Artigo em Inglês | MEDLINE | ID: mdl-24155736

RESUMO

During development, infants learn to differentiate their motor behaviors relative to various contexts by exploring and identifying the correct structures of causes and effects that they can perform; these structures of actions are called task sets or internal models. The ability to detect the structure of new actions, to learn them and to select on the fly the proper one given the current task set is one great leap in infants cognition. This behavior is an important component of the child's ability of learning-to-learn, a mechanism akin to the one of intrinsic motivation that is argued to drive cognitive development.
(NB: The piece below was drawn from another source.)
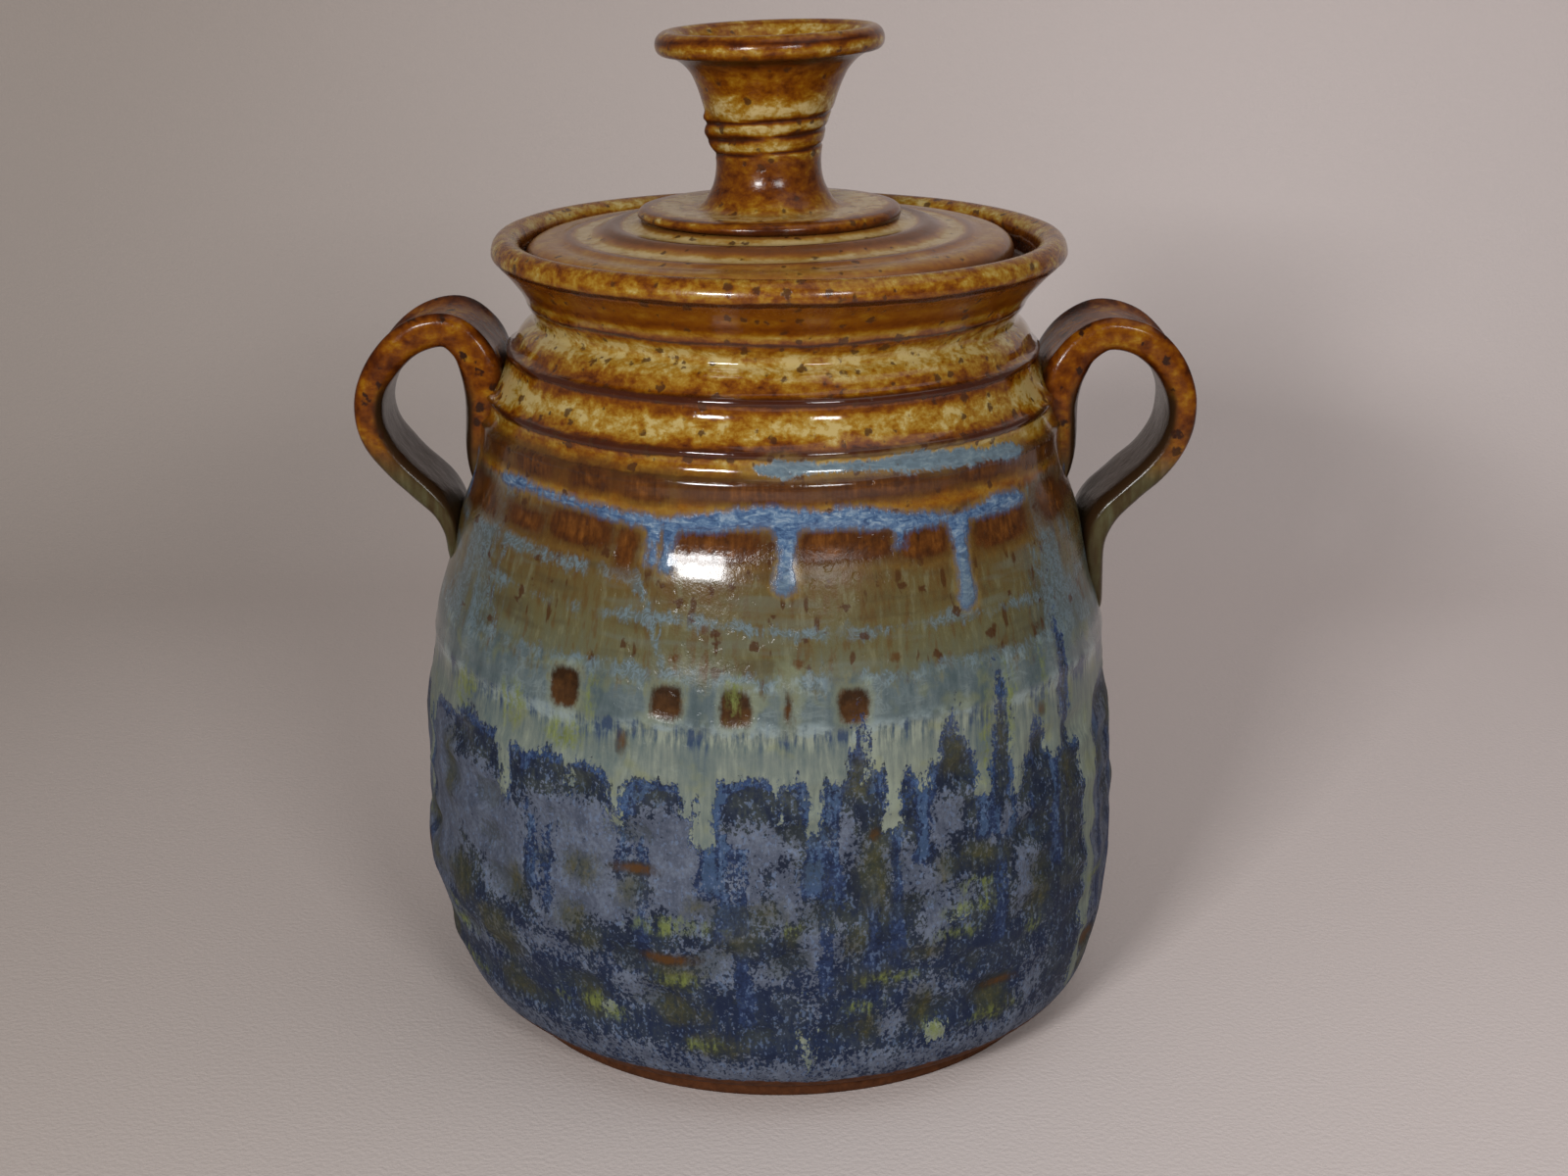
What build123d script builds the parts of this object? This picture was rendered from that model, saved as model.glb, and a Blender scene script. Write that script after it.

Accordingly, we propose to model a dual system based on (1) the learning of new task sets and on (2) their evaluation relative to their uncertainty and prediction error. The architecture is designed as a two-level-based neural system for context-dependent behavior (the first system) and task exploration and exploitation (the second system). In our model, the task sets are learned separately by reinforcement learning in the first network after their evaluation and selection in the second one. We perform two different experimental setups to show the sensorimotor mapping and switching between tasks, a first one in a neural simulation for modeling cognitive tasks and a second one with an arm-robot for motor task learning and switching. We show that the interplay of several intrinsic mechanisms drive the rapid formation of the neural populations with respect to novel task sets.